While smoking rates have been dropping statewide, the decrease is more dramatic in the New York City area, where higher tobacco taxes and smoke-free zone laws were implemented sooner and the city health department has been aggressive in encouraging smoking cessation, Seilback said.

Dr. Leslie Kohman, chief medical officer for the Eastern Division of the American Cancer Society, agrees “smoking is going to be the main indicator.”

Using state and national statistics, Kohman pointed out average annual smoking rates are higher in Fulton and Montgomery counties: 24.6 percent in Fulton County and 23 percent in Montgomery County, compared with the state’s 18 percent and the nation’s 21 percent.

She also says higher incidence and mortality for urinary bladder cancer in the two counties also are smoking related. Per 100,000, incidence rates for Fulton County for males and females are 47.7 and 14.7, and mortality rates, 10.9 and 0.9, respectively.

Similarly, Montgomery County’s incidence rates are 60.4 and 12, and mortality rates are 10.3 and 2.8. Comparable statewide incidence rates are 41.9 and 10.6, while mortality is 7.9 and 2.3, the only positive difference being a lower female mortality rate in Fulton County.

Among cancers, lung and bronchial cancer is the No. 1 killer, with only a five-year average survival rate, said Seilback.

“It’s killing an awful lot of people,” he said.

It is the deadliest form of cancer in the state, claiming more than 4,700 males and 4,300 females annually, according to Health Department numbers. Lung cancer may take time to develop. Because more men than women are current and former smokers, they are diagnosed with lung cancer more often, but women have begun to catch up.

What makes lung cancer so deadly is it can be well-advanced and even metastasized – or spread – beyond the lungs before a diagnosis is made, Seilback said. He noted early general symptoms such as a cough or back pain might be dismissed by the smoker as nothing unusual.

Colorectal cancer incidence and mortality per 100,000 is also higher than the state average in Fulton and Montgomery counties. Fulton County’s incidence is 55.3 for males and 50.6 for females, while mortality rates are 25.3 for men and 16.9 for women. Montgomery County’s incidence is 60.6 and 48.8, and mortality, 15.6 and 12.9. Both exceed the state average incidence of 51.6 and 39.8 and mortality of 18.4 and 13.2, except for a lower mortality rate for men in Montgomery County.

The factors predisposing the public to cancer are many, such as family history, socioeconomics, ethnicity, exposure to cancer-causing substances called carcinogens, poor diet, lack of exercise and radiation.

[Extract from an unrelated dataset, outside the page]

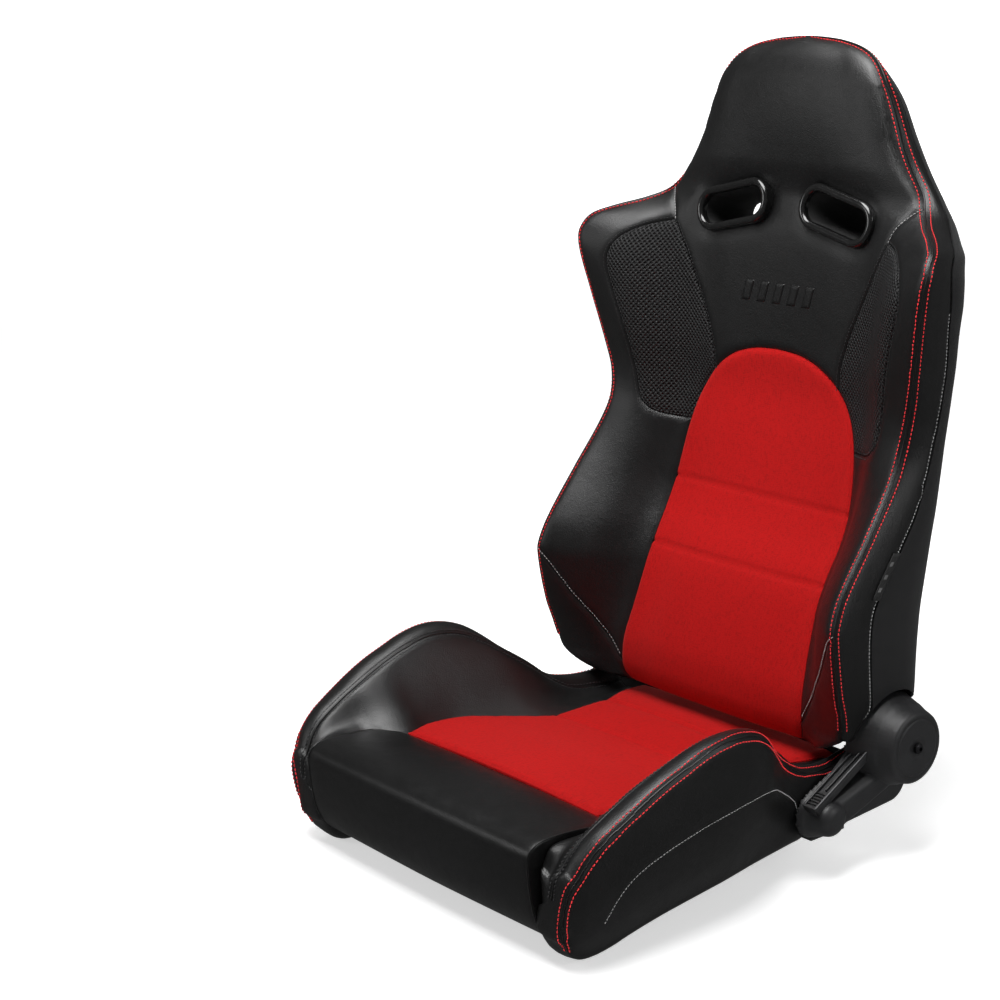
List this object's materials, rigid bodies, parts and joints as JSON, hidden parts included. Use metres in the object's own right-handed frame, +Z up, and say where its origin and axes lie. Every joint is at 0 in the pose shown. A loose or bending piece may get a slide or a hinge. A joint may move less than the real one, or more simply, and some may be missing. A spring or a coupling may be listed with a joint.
{
  "type": "racing seat",
  "caption": "Reclining bucket seat with deep side bolsters, arched red insert, two harness slots, mesh shoulder panels, one round recliner cover and its pull lever.",
  "frame": {"origin": "middle plane of the seat in X and centre of the outer box in Y, at the underside of the base rails; the outer box reaches 12 mm further on the left, where the recliner cover stands out", "axes": "+Z up, the sitter faces -Y, +X is the sitter's left hand"},
  "size_m": [0.5891, 0.6723, 0.9283],
  "materials": {
    "black_leatherette": "fine-grain black synthetic leather, satin sheen",
    "red_fabric": "bright red woven cloth, matte",
    "black_mesh_fabric": "black diamond-weave cloth, matte",
    "black_suede": "black short-nap synthetic suede",
    "woven_tag": "black woven tag, blank",
    "black_painted_steel": "satin black powder coat",
    "zinc_plated_steel": "zinc plate, semi-bright",
    "black_plastic": "moulded black plastic, satin",
    "gloss_black_plastic": "polished black plastic"
  },
  "bodies": {
    "base": {"base_rail_left": "black_painted_steel", "base_rail_right": "black_painted_steel", "base_cross_tube_front": "black_painted_steel", "base_cross_tube_rear": "black_painted_steel", "seat_spring_1": "zinc_plated_steel", "seat_spring_2": "zinc_plated_steel", "seat_spring_3": "zinc_plated_steel", "seat_spring_4": "zinc_plated_steel", "cushion_center_foam": "black_leatherette", "cushion_insert": "red_fabric", "cushion_front_roll": "black_leatherette", "cushion_bolster_left": "black_leatherette", "cushion_bolster_right": "black_leatherette", "recliner_lower_plate_left": "black_painted_steel", "recliner_lower_plate_right": "black_painted_steel", "recliner_foot_left": "black_painted_steel", "recliner_foot_right": "black_painted_steel", "recliner_lower_gear_left": "zinc_plated_steel", "clock_spring_left": "zinc_plated_steel", "recliner_cover_left": "black_plastic", "cover_screw_left": "zinc_plated_steel"},
    "back": {"back_center_foam": "black_leatherette", "back_bolster_left": "black_leatherette", "back_bolster_right": "black_leatherette", "head_foam": "black_leatherette", "back_insert": "red_fabric", "mesh_panel_left": "black_mesh_fabric", "mesh_panel_right": "black_mesh_fabric", "slot_sleeve_left": "gloss_black_plastic", "slot_sleeve_right": "gloss_black_plastic", "slot_ring_rear_left": "gloss_black_plastic", "slot_ring_rear_right": "gloss_black_plastic", "back_frame_hoop": "black_painted_steel", "back_crossbar_lower": "black_painted_steel", "back_crossbar_upper": "black_painted_steel", "back_spring_1": "zinc_plated_steel", "back_spring_2": "zinc_plated_steel", "back_spring_3": "zinc_plated_steel", "back_spring_4": "zinc_plated_steel", "rear_cover": "black_suede", "recliner_upper_plate_left": "black_painted_steel", "recliner_upper_plate_right": "black_painted_steel", "recliner_upper_gear_left": "zinc_plated_steel", "side_tag": "woven_tag"},
    "release": {"sync_rod": "zinc_plated_steel", "release_lever_left": "black_plastic"}
  },
  "joints": [
    {"name": "recline", "type": "hinge", "parent": "base", "child": "back", "pos_m": [0, 0.162, 0.14], "axis": [-1, 0, 0], "range_deg": [-12, 60]},
    {"name": "release_pull", "type": "hinge", "parent": "base", "child": "release", "pos_m": [0, 0.162, 0.14], "axis": [-1, 0, 0], "range_deg": [0, 18], "stiffness_Nm_per_rad": 3, "springref_deg": -6.88}
  ]
}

Dr. Kohman says weight control, diets containing more fruits and vegetables, and exercise are the most important factors in reducing the incidence of colorectal cancer.

She singled out obesity as the most important predisposing factor. Compared with the statewide average obesity rate of 24.5 percent, Fulton County’s rate is 27 percent and Montgomery County’s is 31 percent, she said.

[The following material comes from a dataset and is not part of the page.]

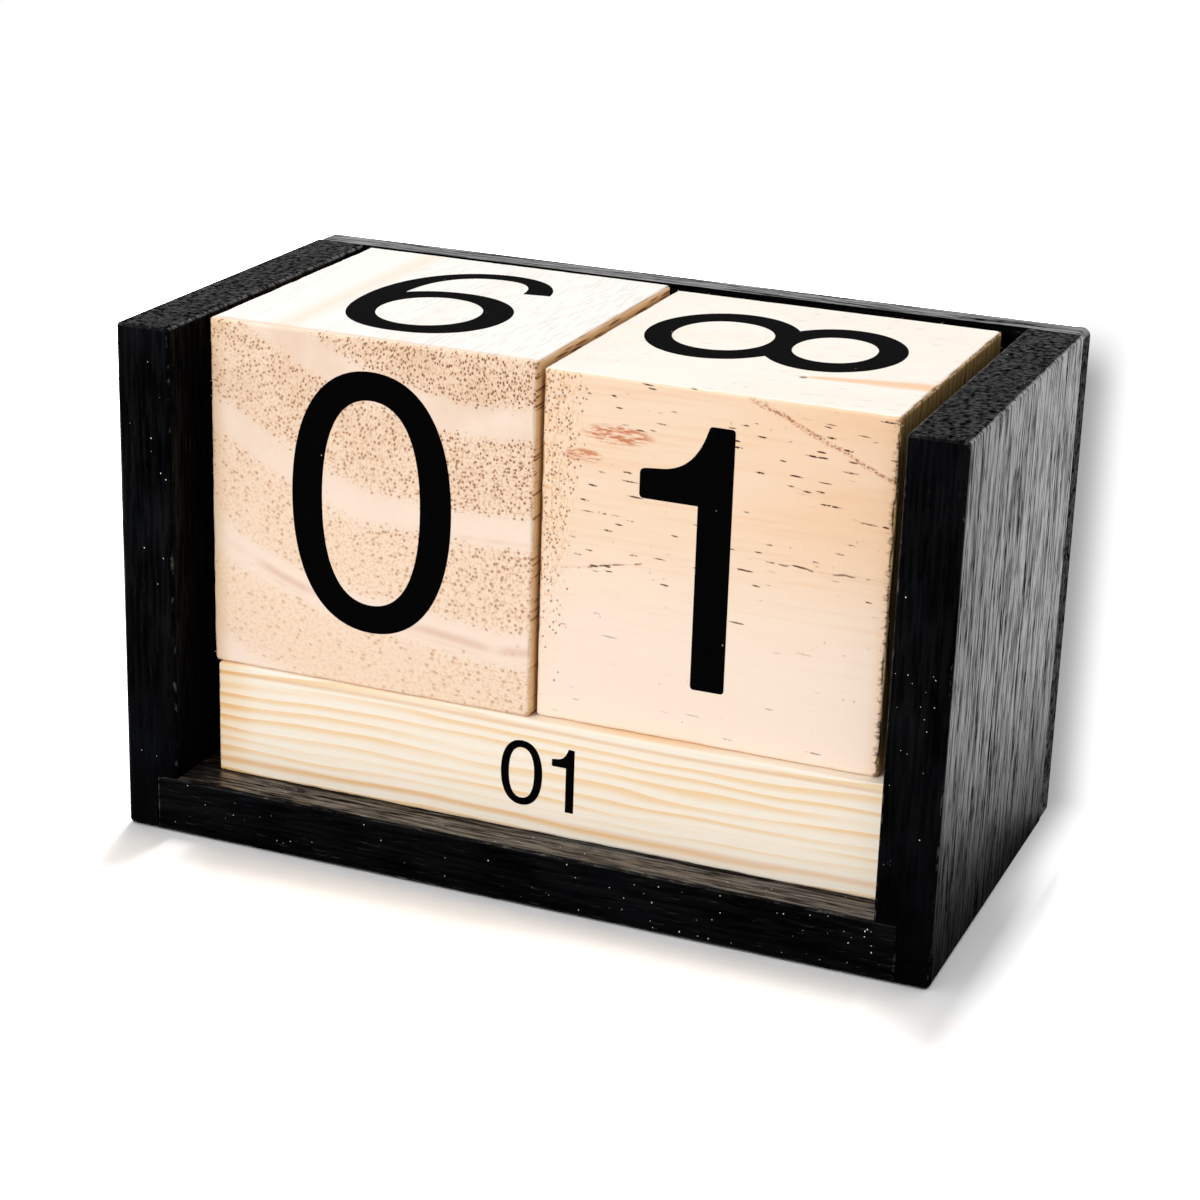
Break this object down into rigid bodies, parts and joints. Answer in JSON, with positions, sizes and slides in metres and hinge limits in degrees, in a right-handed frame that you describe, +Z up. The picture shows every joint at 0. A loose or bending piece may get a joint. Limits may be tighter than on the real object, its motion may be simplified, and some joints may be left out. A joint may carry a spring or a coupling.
{
  "type": "wooden block calendar",
  "caption": "Perpetual desk calendar: an open black wooden frame holds two wooden date cubes on top of loose month bars that slide out to the front.",
  "frame": {"origin": "centre of the frame's footprint, on the table that it stands on", "axes": "+X runs along the width to the reader's right, the open front faces -Y, +Z is up"},
  "size_m": [0.122, 0.0644, 0.0765],
  "materials": {
    "black_painted_wood": "satin black paint over sanded wood",
    "pale_wood": "bare sanded pale softwood",
    "bar_pine": "bare sanded pine",
    "black_numerals": "matte black ink",
    "steel": "drawn wire"
  },
  "bodies": {
    "frame": {"left_side_panel": "black_painted_wood", "right_side_panel": "black_painted_wood", "base_board": "black_painted_wood", "back_panel": "black_painted_wood", "left_base_brads": "steel", "right_base_brads": "steel", "back_brads": "steel"},
    "left_cube": {"left_date_cube": "pale_wood", "left_cube_numerals": "black_numerals"},
    "right_cube": {"right_date_cube": "pale_wood", "right_cube_numerals": "black_numerals"},
    "rear_bar": {"rear_month_bar": "bar_pine", "rear_bar_numerals": "black_numerals"},
    "middle_bar": {"middle_month_bar": "bar_pine", "middle_bar_numerals": "black_numerals"},
    "front_bar": {"front_month_bar": "bar_pine", "front_bar_numerals": "black_numerals"}
  },
  "joints": [
    {"name": "left_cube_lift", "type": "slide", "parent": "frame", "child": "left_cube", "axis": [0, 0, 1], "range_m": [0, 0.06]},
    {"name": "right_cube_lift", "type": "slide", "parent": "frame", "child": "right_cube", "axis": [0, 0, 1], "range_m": [0, 0.06]},
    {"name": "rear_bar_slide", "type": "slide", "parent": "frame", "child": "rear_bar", "axis": [0, -1, 0], "range_m": [0, 0.0602]},
    {"name": "middle_bar_slide", "type": "slide", "parent": "rear_bar", "child": "middle_bar", "axis": [0, -1, 0], "range_m": [0, 0.043]},
    {"name": "front_bar_slide", "type": "slide", "parent": "middle_bar", "child": "front_bar", "axis": [0, -1, 0], "range_m": [0, 0.0258]}
  ]
}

Cancer of the prostate, which is a male organ below the bladder, is less frequent in Fulton and Montgomery counties than the statewide average. Fulton County’s incidence is 151.7 and Montgomery County’s is 127.8, compared with the state’s 163.4. At a 21.8 mortality rate, Fulton County is a little higher than the state’s 21.2, while Montgomery County’s is lower, at 15.5.

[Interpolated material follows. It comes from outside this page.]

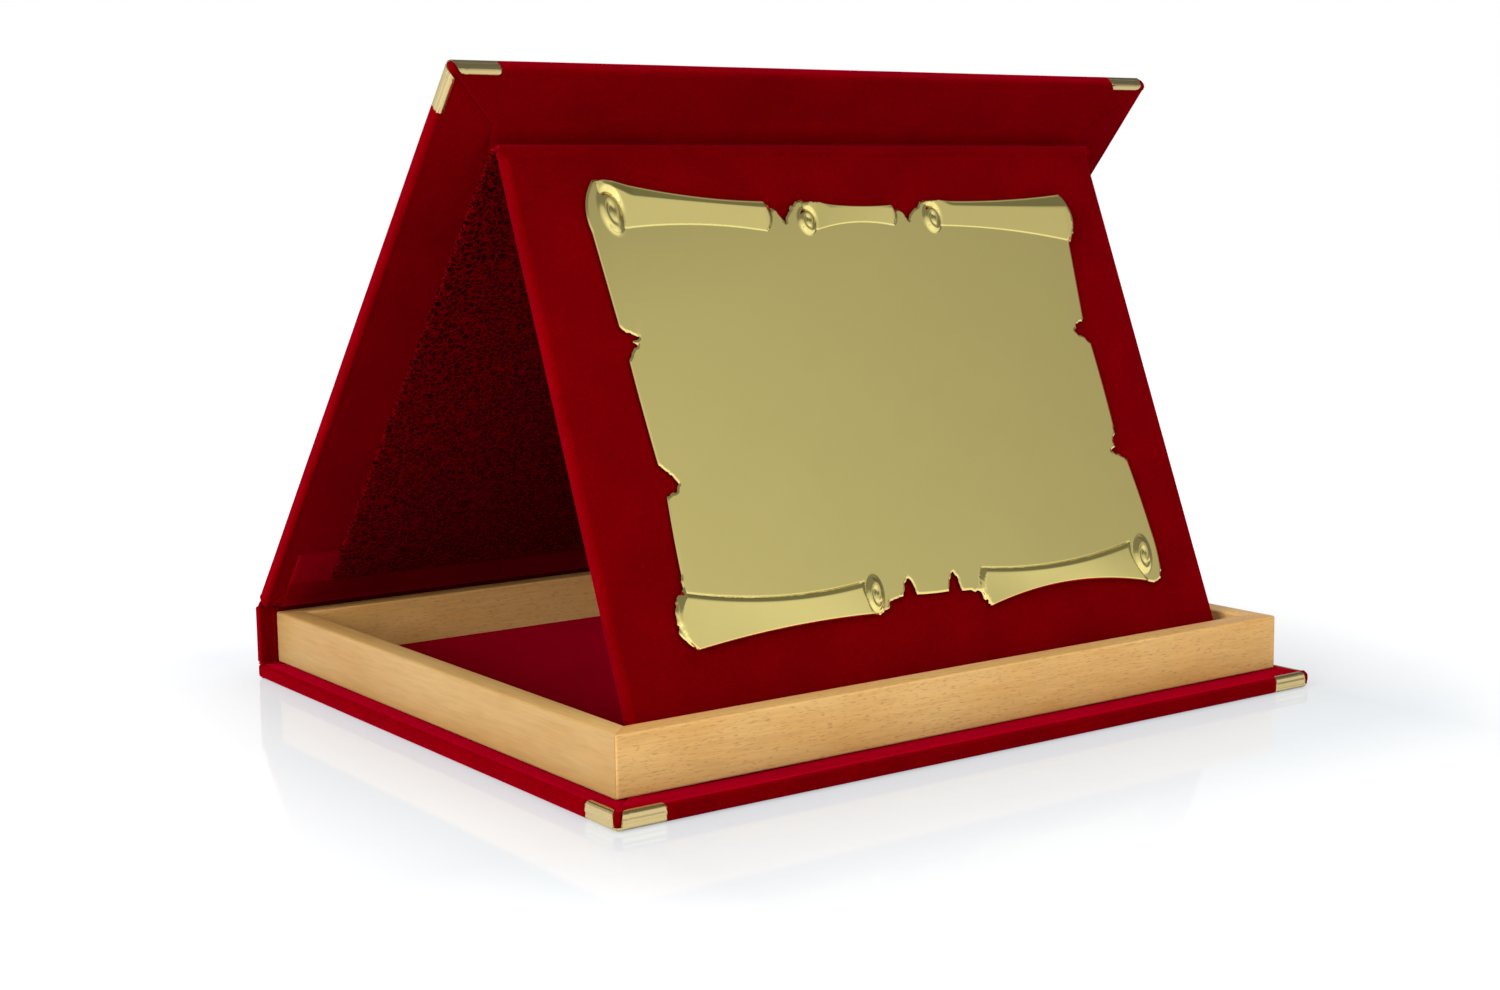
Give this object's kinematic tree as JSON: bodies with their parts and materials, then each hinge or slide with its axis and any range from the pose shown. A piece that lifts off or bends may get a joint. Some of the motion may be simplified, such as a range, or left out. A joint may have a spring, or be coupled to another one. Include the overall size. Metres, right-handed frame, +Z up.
{
  "type": "plaque presentation box",
  "caption": "Velvet covered presentation box with a beech tray, a cloth-hinged lid and a hinged easel panel carrying a stamped metal scroll plate.",
  "frame": {"origin": "centre of the base board's underside, which is the centre of the bottom of the bounding box", "axes": "+X to the right seen from the front, +Y from the plate towards the spine, +Z up"},
  "size_m": [0.3318, 0.2888, 0.2487],
  "materials": {
    "red_velvet": "short pile velvet, matt with a soft sheen",
    "figured_lining": "dark red lining cloth with a small cracked cell figure",
    "greyboard": "plain greyboard, hidden inside the wraps",
    "beech": "sanded beech under a thin satin lacquer",
    "gold_plate": "polished pale gold, stamped",
    "corner_brass": "thin polished brass",
    "foam_tape": "white double-sided foam tape"
  },
  "bodies": {
    "base": {"base_cover": "red_velvet", "base_board": "greyboard", "base_corner_left": "corner_brass", "base_corner_right": "corner_brass", "front_rail": "beech", "rear_rail": "beech", "left_rail": "beech", "right_rail": "beech", "tray_floor_card": "greyboard", "tray_floor_velvet": "red_velvet", "spine_board": "greyboard", "spine_cover": "red_velvet"},
    "lid": {"lid_cover": "red_velvet", "lid_board": "greyboard", "lid_lining_card": "greyboard", "lid_lining": "figured_lining", "inner_hinge_strip": "red_velvet", "lid_corner_left": "corner_brass", "lid_corner_right": "corner_brass", "lid_hinge_cloth": "red_velvet"},
    "panel": {"panel_cover": "red_velvet", "panel_board": "greyboard", "panel_back_lining": "red_velvet", "panel_hinge_cloth": "red_velvet", "scroll_plate": "gold_plate", "mounting_tape_left": "foam_tape", "mounting_tape_middle": "foam_tape", "mounting_tape_right": "foam_tape"}
  },
  "joints": [
    {"name": "lid_hinge", "type": "hinge", "parent": "base", "child": "lid", "pos_m": [0, 0.14305, 0.0312], "axis": [-1, 0, 0], "range_deg": [0, 130.9]},
    {"name": "panel_hinge", "type": "hinge", "parent": "lid", "child": "panel", "pos_m": [0, -0.03183, 0.21973], "axis": [1, 0, 0], "range_deg": [0, 62.95]}
  ],
  "couplings": [
    {"joint": "panel_hinge", "follows": "lid_hinge", "ratio": 0.4805}
  ]
}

While state statistics show prostate cancer to be the most common cancer among men in the state – at 16,000 cases annually, resulting in more than 1,700 deaths, – little is proven regarding what lifestyle changes reduce the risk. Kohman said 99 percent of men who have prostate cancer, even into their 90s, don’t die from it.

Female breast cancer incidence and mortality are also lower in Fulton and Montgomery counties: Fulton’s incidence and mortality rates are 123.3 and 19.5, respectively, compared with the state’s 28.6 and 21.7, while Montgomery County’s is much lower, at 106.4 and 13.1.

Possible ways to reduce risk include drinking less alcohol, regular exercise, maintaining a healthy weight, breastfeeding for at least the baby’s first six months, and discussing with the woman’s health-care provider the risk-benefits of hormone replacement therapy. Kohman said no correlation between smoking and breast cancer has been established.